My mom knitted this, and many dozens of these afghans—along with many more baby blankets and dish cloths—as gifts for friends, family, and acquaintances throughout her life, much to everyone’s delight. Her mother—my Grannie—was a gifted knitter as well, who delved into the trickier territory of sweaters (one of which you can see in this photo I posted recently).

Though I may have inherited and developed both the fine motor and organizational skills to create something like this, I lacked two other basic ones required of knitters of this caliber—interest and patience. And I’m sure that this disappointed her. My fine motor skills were focused on and destined for other things, like Bach and Mozart and Chuck Leavell and Fats Waller and Floyd Cramer.

This Thursday marks the 14th anniversary of my mother’s passing, and the urge to knit has struck me precisely twice since 2007—both times to knit simple square blankets for the chihuahuas who currently live upstairs from Shawn and me. As my hands worked the needles, I recalled the many hours my mother spent sitting on the couch, smoking cigarettes, drinking wine, and watching TV while knitting—and how when she would occasionally check back over her work, a snarl of anger would capture her face whenever she found a mistake—and then the agony of her having to ‘rip it a’ th’ way back oot’ and start again.

I’m honestly not sure if she enjoyed knitting. Every step of the process seemed to stress her to the point of devastation—right down to the very last stitching of the ‘Made Especially For You by Edie Pierson’ labels that were sewn to every creation after they’d survived the washer and dryer. I’m sure it was all for the joy of the recipient. She beamed at every thank you card or phone call that came into the house.
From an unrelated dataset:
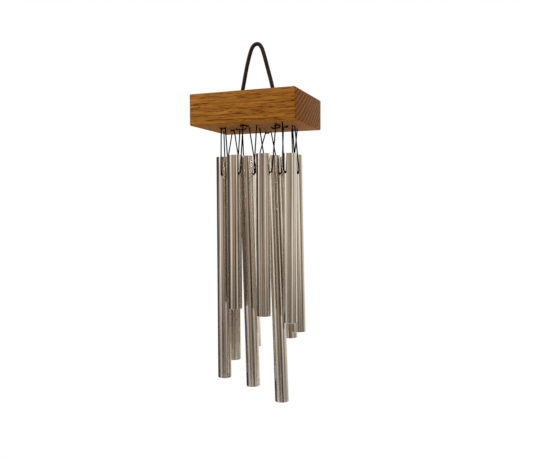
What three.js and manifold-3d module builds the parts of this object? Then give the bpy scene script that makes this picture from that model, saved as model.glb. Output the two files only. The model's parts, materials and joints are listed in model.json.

At her funeral, the pastor asked everyone in attendance, ‘Who here has an afghan knitted by Edie?’ I looked around the sanctuary to see many hands in the air, and it was at that moment that it hit me—and hard—that both of my own hands remained in my lap.

One of those hands in the air belonged to my friend Annie who, several years ago, decided to give her own ‘Edie afghan’ to me, and it now lives on the bed I share with Shawn.

The afghan is still breathtaking, even with the mistake. It proves that a human being made this, labored over it, tried like hell to get it just right. Maybe it’s an Easter egg. I didn’t notice it right away, so I suppose it’s possible that Mom never noticed it, either—though I really doubt that. I’m guessing she didn’t notice it until after the last stitches had been cast off and there was no turning back. And if she’s anything like me, she probably never forgave herself for it once she noticed it, and then ultimately said, ‘To hell with it.’

It brings to mind all the errors I’ve let go on every single song I’ve ever recorded and released, the ones that pang me every time I hear them or even think of them—every little glaring bit of evidence that, try as I might, I can’t play or sing anything perfectly.

’Perfect is the enemy of good,’ as the old saying goes.

And though I wasn’t the original intended recipient of this very uniquely human afghan, I’d like to think that Mom wouldn’t mind that I ended up with this particular one.